Source material start

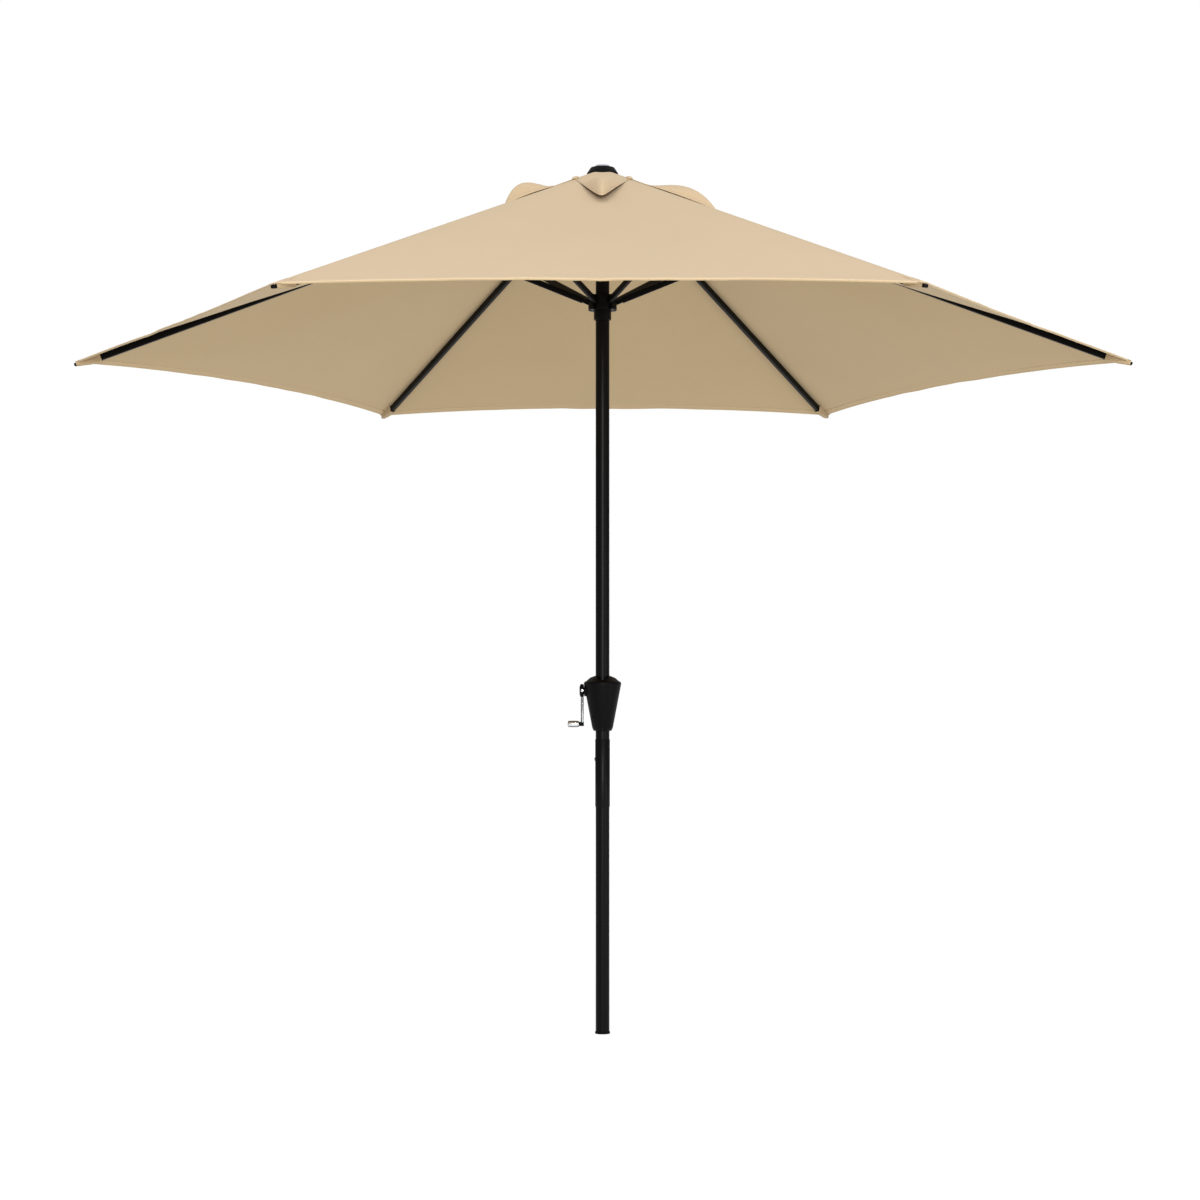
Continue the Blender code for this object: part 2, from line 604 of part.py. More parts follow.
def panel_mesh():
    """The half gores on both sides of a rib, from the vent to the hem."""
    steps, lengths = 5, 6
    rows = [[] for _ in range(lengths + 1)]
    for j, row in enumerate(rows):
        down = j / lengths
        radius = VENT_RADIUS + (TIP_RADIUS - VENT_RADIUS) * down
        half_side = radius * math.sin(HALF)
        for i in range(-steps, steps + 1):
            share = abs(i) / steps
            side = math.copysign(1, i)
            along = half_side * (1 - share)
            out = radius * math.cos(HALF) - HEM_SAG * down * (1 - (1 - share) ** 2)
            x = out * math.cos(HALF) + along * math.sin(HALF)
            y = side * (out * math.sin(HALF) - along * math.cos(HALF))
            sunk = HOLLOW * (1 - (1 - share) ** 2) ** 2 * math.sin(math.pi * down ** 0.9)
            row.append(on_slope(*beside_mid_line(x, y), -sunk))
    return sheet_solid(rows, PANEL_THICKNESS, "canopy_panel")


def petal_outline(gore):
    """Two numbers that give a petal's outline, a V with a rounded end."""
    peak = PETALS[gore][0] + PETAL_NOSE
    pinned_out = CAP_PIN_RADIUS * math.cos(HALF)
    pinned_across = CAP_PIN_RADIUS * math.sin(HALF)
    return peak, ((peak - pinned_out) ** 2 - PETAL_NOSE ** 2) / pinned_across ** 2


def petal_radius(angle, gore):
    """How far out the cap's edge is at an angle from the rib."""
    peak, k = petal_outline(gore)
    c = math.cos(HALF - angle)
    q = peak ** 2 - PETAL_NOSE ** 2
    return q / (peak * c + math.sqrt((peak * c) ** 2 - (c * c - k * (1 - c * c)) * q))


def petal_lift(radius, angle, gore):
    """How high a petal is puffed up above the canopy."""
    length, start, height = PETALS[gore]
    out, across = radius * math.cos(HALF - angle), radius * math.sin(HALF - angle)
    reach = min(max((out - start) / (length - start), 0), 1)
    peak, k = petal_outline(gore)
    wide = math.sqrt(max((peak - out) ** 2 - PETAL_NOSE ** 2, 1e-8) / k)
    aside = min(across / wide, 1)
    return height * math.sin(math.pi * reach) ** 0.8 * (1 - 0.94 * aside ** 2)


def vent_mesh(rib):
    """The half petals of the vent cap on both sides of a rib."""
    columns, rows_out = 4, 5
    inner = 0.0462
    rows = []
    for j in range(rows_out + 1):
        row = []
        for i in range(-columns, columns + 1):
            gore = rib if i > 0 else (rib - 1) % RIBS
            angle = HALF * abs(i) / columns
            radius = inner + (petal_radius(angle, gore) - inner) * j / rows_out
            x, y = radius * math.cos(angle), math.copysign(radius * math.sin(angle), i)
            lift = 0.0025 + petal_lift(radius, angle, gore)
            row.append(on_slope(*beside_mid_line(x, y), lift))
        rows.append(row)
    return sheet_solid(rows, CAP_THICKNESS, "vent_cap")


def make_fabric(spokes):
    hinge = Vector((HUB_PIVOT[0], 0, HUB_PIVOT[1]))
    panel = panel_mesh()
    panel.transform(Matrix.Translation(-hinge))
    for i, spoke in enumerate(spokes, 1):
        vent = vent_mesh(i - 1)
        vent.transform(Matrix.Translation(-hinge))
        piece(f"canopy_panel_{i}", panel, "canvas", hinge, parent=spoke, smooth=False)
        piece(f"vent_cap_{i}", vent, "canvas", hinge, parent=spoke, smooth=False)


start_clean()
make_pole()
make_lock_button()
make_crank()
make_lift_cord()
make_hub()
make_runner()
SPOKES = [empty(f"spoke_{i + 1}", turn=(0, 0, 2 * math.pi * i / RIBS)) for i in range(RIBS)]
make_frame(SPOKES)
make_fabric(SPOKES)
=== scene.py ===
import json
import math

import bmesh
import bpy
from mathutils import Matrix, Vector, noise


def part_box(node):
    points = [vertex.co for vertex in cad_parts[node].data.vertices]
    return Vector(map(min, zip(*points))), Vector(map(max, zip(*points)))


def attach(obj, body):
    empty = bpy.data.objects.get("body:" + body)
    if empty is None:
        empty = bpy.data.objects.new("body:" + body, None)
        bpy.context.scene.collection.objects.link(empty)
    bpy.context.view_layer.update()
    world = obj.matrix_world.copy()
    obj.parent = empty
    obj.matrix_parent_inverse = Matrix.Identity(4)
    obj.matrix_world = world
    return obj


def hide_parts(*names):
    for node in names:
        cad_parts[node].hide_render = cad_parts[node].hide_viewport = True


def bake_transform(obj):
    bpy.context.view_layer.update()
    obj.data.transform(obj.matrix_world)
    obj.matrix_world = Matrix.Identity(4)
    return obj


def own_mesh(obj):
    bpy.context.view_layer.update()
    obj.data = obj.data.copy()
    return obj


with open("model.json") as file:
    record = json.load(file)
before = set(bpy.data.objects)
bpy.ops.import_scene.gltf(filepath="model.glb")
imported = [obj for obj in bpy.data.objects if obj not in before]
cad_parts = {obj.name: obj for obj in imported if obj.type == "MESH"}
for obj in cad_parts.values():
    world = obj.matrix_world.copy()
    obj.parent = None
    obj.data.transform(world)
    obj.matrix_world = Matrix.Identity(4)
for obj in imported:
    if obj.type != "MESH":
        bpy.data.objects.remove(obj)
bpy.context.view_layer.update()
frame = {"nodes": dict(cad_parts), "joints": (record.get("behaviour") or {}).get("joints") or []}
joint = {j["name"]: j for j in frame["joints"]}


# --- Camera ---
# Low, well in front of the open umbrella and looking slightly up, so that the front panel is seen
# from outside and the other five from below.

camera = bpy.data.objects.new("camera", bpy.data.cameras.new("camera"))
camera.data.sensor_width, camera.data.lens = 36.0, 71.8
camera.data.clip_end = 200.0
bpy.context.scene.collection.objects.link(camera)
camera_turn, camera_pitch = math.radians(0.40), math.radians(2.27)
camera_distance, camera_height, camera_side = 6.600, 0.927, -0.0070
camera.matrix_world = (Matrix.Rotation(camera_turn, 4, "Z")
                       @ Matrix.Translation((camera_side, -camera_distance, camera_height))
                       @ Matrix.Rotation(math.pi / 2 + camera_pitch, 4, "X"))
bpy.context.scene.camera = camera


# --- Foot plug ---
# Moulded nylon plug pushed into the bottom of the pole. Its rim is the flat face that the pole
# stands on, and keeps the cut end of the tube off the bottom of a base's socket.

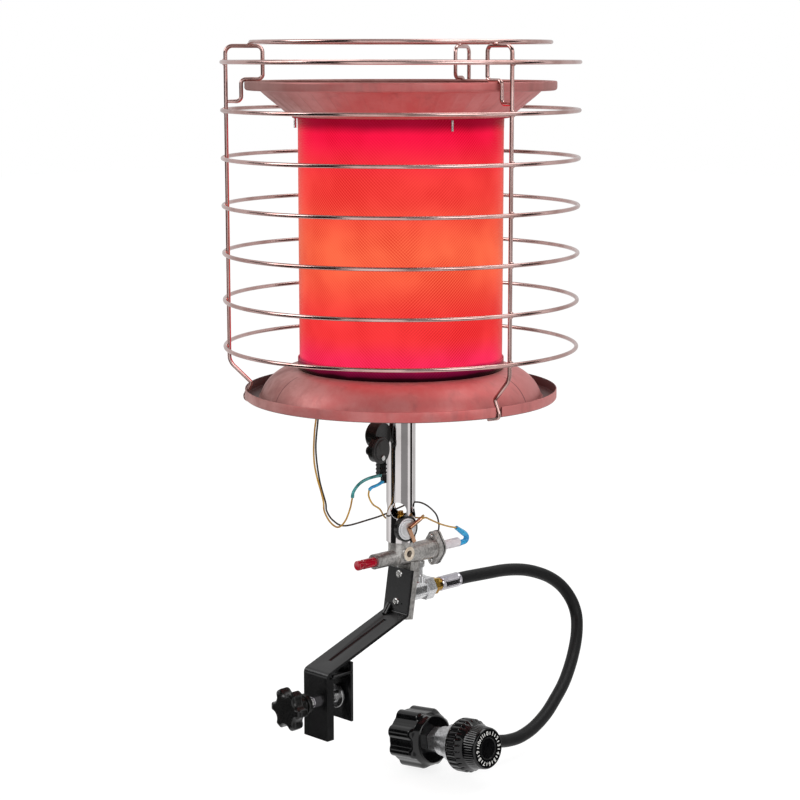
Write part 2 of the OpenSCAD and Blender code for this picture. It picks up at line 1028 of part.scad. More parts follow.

Source material end

◆ The request
Restate the data above exactly, keeping each word as it stands.

◆ Task response
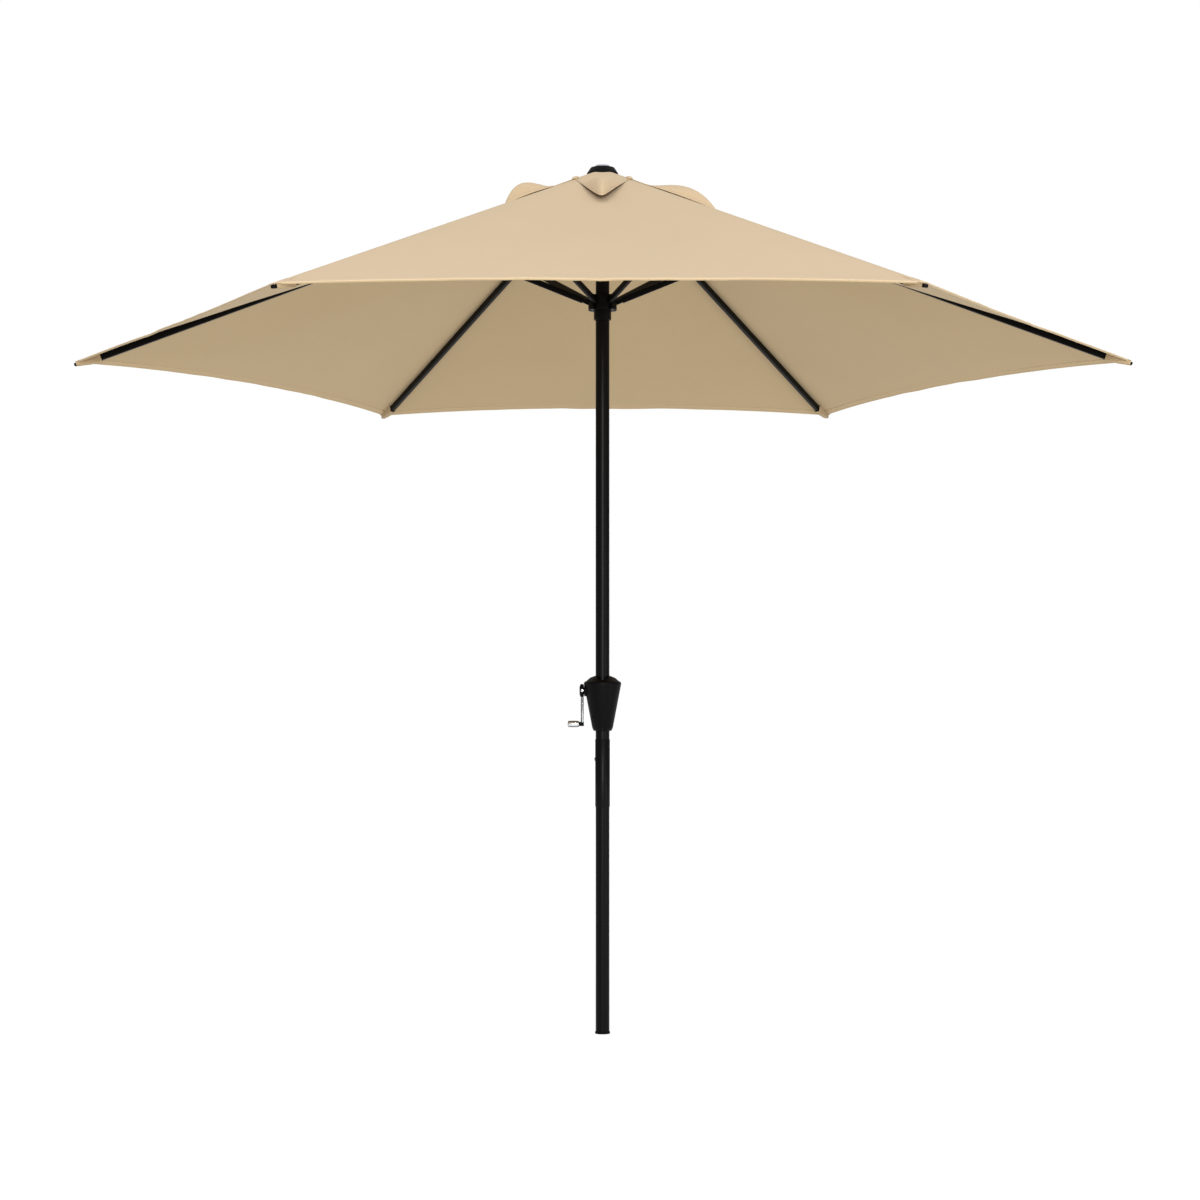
Continue the Blender code for this object: part 2, from line 604 of part.py. More parts follow.
def panel_mesh():
    """The half gores on both sides of a rib, from the vent to the hem."""
    steps, lengths = 5, 6
    rows = [[] for _ in range(lengths + 1)]
    for j, row in enumerate(rows):
        down = j / lengths
        radius = VENT_RADIUS + (TIP_RADIUS - VENT_RADIUS) * down
        half_side = radius * math.sin(HALF)
        for i in range(-steps, steps + 1):
            share = abs(i) / steps
            side = math.copysign(1, i)
            along = half_side * (1 - share)
            out = radius * math.cos(HALF) - HEM_SAG * down * (1 - (1 - share) ** 2)
            x = out * math.cos(HALF) + along * math.sin(HALF)
            y = side * (out * math.sin(HALF) - along * math.cos(HALF))
            sunk = HOLLOW * (1 - (1 - share) ** 2) ** 2 * math.sin(math.pi * down ** 0.9)
            row.append(on_slope(*beside_mid_line(x, y), -sunk))
    return sheet_solid(rows, PANEL_THICKNESS, "canopy_panel")


def petal_outline(gore):
    """Two numbers that give a petal's outline, a V with a rounded end."""
    peak = PETALS[gore][0] + PETAL_NOSE
    pinned_out = CAP_PIN_RADIUS * math.cos(HALF)
    pinned_across = CAP_PIN_RADIUS * math.sin(HALF)
    return peak, ((peak - pinned_out) ** 2 - PETAL_NOSE ** 2) / pinned_across ** 2


def petal_radius(angle, gore):
    """How far out the cap's edge is at an angle from the rib."""
    peak, k = petal_outline(gore)
    c = math.cos(HALF - angle)
    q = peak ** 2 - PETAL_NOSE ** 2
    return q / (peak * c + math.sqrt((peak * c) ** 2 - (c * c - k * (1 - c * c)) * q))


def petal_lift(radius, angle, gore):
    """How high a petal is puffed up above the canopy."""
    length, start, height = PETALS[gore]
    out, across = radius * math.cos(HALF - angle), radius * math.sin(HALF - angle)
    reach = min(max((out - start) / (length - start), 0), 1)
    peak, k = petal_outline(gore)
    wide = math.sqrt(max((peak - out) ** 2 - PETAL_NOSE ** 2, 1e-8) / k)
    aside = min(across / wide, 1)
    return height * math.sin(math.pi * reach) ** 0.8 * (1 - 0.94 * aside ** 2)


def vent_mesh(rib):
    """The half petals of the vent cap on both sides of a rib."""
    columns, rows_out = 4, 5
    inner = 0.0462
    rows = []
    for j in range(rows_out + 1):
        row = []
        for i in range(-columns, columns + 1):
            gore = rib if i > 0 else (rib - 1) % RIBS
            angle = HALF * abs(i) / columns
            radius = inner + (petal_radius(angle, gore) - inner) * j / rows_out
            x, y = radius * math.cos(angle), math.copysign(radius * math.sin(angle), i)
            lift = 0.0025 + petal_lift(radius, angle, gore)
            row.append(on_slope(*beside_mid_line(x, y), lift))
        rows.append(row)
    return sheet_solid(rows, CAP_THICKNESS, "vent_cap")


def make_fabric(spokes):
    hinge = Vector((HUB_PIVOT[0], 0, HUB_PIVOT[1]))
    panel = panel_mesh()
    panel.transform(Matrix.Translation(-hinge))
    for i, spoke in enumerate(spokes, 1):
        vent = vent_mesh(i - 1)
        vent.transform(Matrix.Translation(-hinge))
        piece(f"canopy_panel_{i}", panel, "canvas", hinge, parent=spoke, smooth=False)
        piece(f"vent_cap_{i}", vent, "canvas", hinge, parent=spoke, smooth=False)


start_clean()
make_pole()
make_lock_button()
make_crank()
make_lift_cord()
make_hub()
make_runner()
SPOKES = [empty(f"spoke_{i + 1}", turn=(0, 0, 2 * math.pi * i / RIBS)) for i in range(RIBS)]
make_frame(SPOKES)
make_fabric(SPOKES)
=== scene.py ===
import json
import math

import bmesh
import bpy
from mathutils import Matrix, Vector, noise


def part_box(node):
    points = [vertex.co for vertex in cad_parts[node].data.vertices]
    return Vector(map(min, zip(*points))), Vector(map(max, zip(*points)))


def attach(obj, body):
    empty = bpy.data.objects.get("body:" + body)
    if empty is None:
        empty = bpy.data.objects.new("body:" + body, None)
        bpy.context.scene.collection.objects.link(empty)
    bpy.context.view_layer.update()
    world = obj.matrix_world.copy()
    obj.parent = empty
    obj.matrix_parent_inverse = Matrix.Identity(4)
    obj.matrix_world = world
    return obj


def hide_parts(*names):
    for node in names:
        cad_parts[node].hide_render = cad_parts[node].hide_viewport = True


def bake_transform(obj):
    bpy.context.view_layer.update()
    obj.data.transform(obj.matrix_world)
    obj.matrix_world = Matrix.Identity(4)
    return obj


def own_mesh(obj):
    bpy.context.view_layer.update()
    obj.data = obj.data.copy()
    return obj


with open("model.json") as file:
    record = json.load(file)
before = set(bpy.data.objects)
bpy.ops.import_scene.gltf(filepath="model.glb")
imported = [obj for obj in bpy.data.objects if obj not in before]
cad_parts = {obj.name: obj for obj in imported if obj.type == "MESH"}
for obj in cad_parts.values():
    world = obj.matrix_world.copy()
    obj.parent = None
    obj.data.transform(world)
    obj.matrix_world = Matrix.Identity(4)
for obj in imported:
    if obj.type != "MESH":
        bpy.data.objects.remove(obj)
bpy.context.view_layer.update()
frame = {"nodes": dict(cad_parts), "joints": (record.get("behaviour") or {}).get("joints") or []}
joint = {j["name"]: j for j in frame["joints"]}


# --- Camera ---
# Low, well in front of the open umbrella and looking slightly up, so that the front panel is seen
# from outside and the other five from below.

camera = bpy.data.objects.new("camera", bpy.data.cameras.new("camera"))
camera.data.sensor_width, camera.data.lens = 36.0, 71.8
camera.data.clip_end = 200.0
bpy.context.scene.collection.objects.link(camera)
camera_turn, camera_pitch = math.radians(0.40), math.radians(2.27)
camera_distance, camera_height, camera_side = 6.600, 0.927, -0.0070
camera.matrix_world = (Matrix.Rotation(camera_turn, 4, "Z")
                       @ Matrix.Translation((camera_side, -camera_distance, camera_height))
                       @ Matrix.Rotation(math.pi / 2 + camera_pitch, 4, "X"))
bpy.context.scene.camera = camera


# --- Foot plug ---
# Moulded nylon plug pushed into the bottom of the pole. Its rim is the flat face that the pole
# stands on, and keeps the cut end of the tube off the bottom of a base's socket.

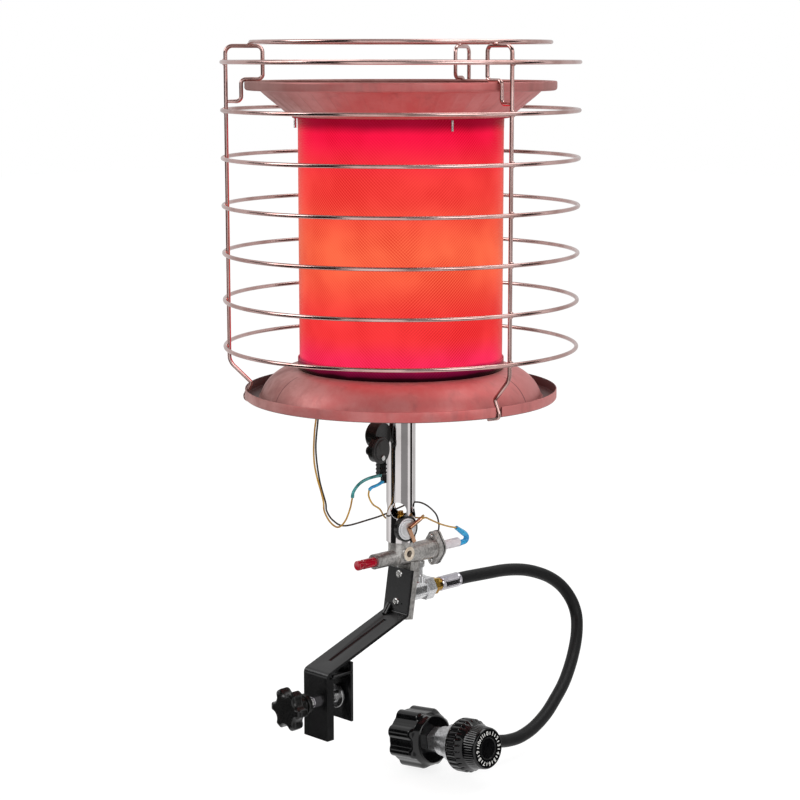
Write part 2 of the OpenSCAD and Blender code for this picture. It picks up at line 1028 of part.scad. More parts follow.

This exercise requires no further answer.